Para vivir la ley y el amor, el ser humano debe vivir en sí mismo la virtud de la justicia. La justicia para el cristiano es exigente; va más allá de dar a cada uno lo suyo; va dirigido al amor, a la virtud teologal de la caridad. La caridad es la más excelsa de las virtudes porque al final de la vida, la fe y la esperanza llegaran a su cumplimiento, pero la caridad seguirá creciendo. El fin de la ley es conducirnos al amor; y el amor es la fuerza para cumplir la ley entera.
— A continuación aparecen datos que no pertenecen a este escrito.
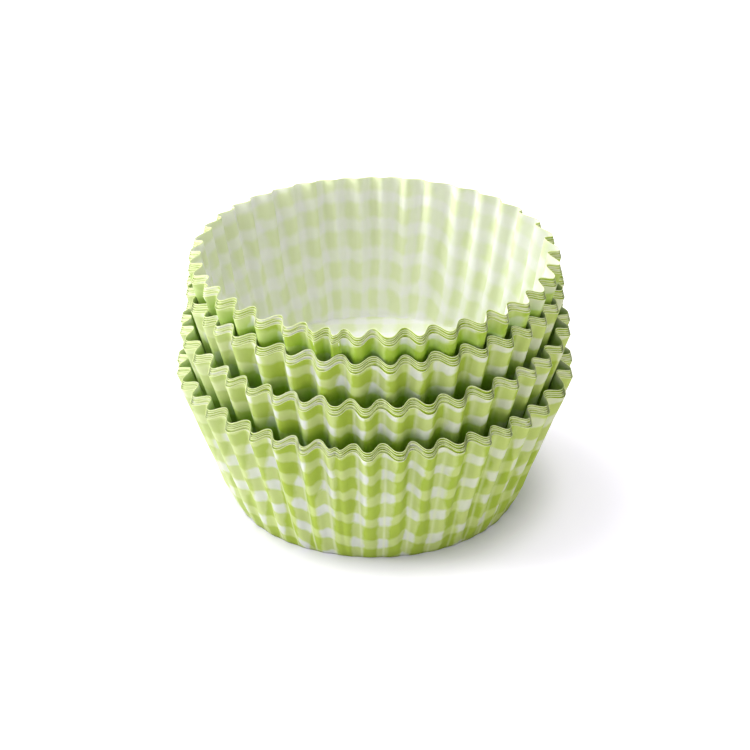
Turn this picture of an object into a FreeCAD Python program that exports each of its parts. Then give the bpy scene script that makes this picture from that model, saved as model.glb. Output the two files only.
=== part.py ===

Si al final de cumplir nuestro deber no amamos, hemos sido solo esclavos de los preceptos. Si la ley no me lleva a amar a Dios sobre todas las cosas y al prójimo como a mí mismo; he sido estéril en la vida de la gracia. Dice el apóstol de los gentiles “aunque hablara las lenguas de los hombres y de los ángeles, si no tengo caridad, soy como bronce que suena o címbalo que retiñe…si no tengo caridad nada soy” (1 Cor 13, 1. 2b).
La Ley encuentra su plenitud en el amor. San Pablo nos lo recuerda en la carta a los Romanos, “la caridad no hace mal al prójimo. La caridad es la ley en su plenitud” (Rom 13, 10). Pero este cumplimiento de la Ley por nuestras fuerzas es imposible guardar el precepto es fácil, cumplirlo en plenitud es difícil. Por eso, nuestro Señor Jesucristo, nos ha dado ejemplo en la cruz. La mayor fuerza del amor, del cumplimiento entero de la ley, es la entrega del Hijo de Dios en Calvario. Dijo el centurión en el momento de la muerte del Salvador con referencia a la vida del Salvador, “todo lo ha hecho bien…este verdaderamente es el hijo de Dios” (Mc 15, 39).
En la Sabiduría de la cruz encontramos la plenitud del Amor. Precisamente es en los momentos de dificultad donde el amor es fortalecido. Siempre vale más aquello por lo que sufre mucho. Nosotros estamos unidos a ese amor, al dolor del Redentor y por eso hemos sido redimidos por el Señor. El apóstol San Pedro nos lo recuerda, “hemos sido salvados por la preciosa sangre de Cristo” (cfr. 1 Ped 1, 18). San Pablo también muestra el costo de nuestra salvación, “¡habéis sido bien comprados! Glorificad a Dios en vuestro cuerpo” (1 Cor 6, 20). ¿Cómo glorificamos a Dios con nuestro cuerpo? El apóstol de los gentiles movido por el Espíritu Santo nos lo dice, “uno mis sufrimientos a los que faltan a la cruz de Cristo” (Col 1, 24).
Este amor aun se sigue derramando en nuestros corazones por la Eucaristía. La Eucaristía es la entrega total del Hijo de Dios al Padre por medio del Espíritu. En ella se hace presente nuevamente el amor de Dios en el Calvario. En este misterio se vuelve a derramar la sangre del cordero para la salvación del mundo. EL cuerpo y la sangre que hoy recibimos es el mismo que aquel momento los discípulos tomaron. Estemos alegres pues el Señor se hace presente cada día en el sacramento del altar. Su amor no se limitó a una burocracia, sino que trascendió hasta alcanzarlos el amor y el perdón.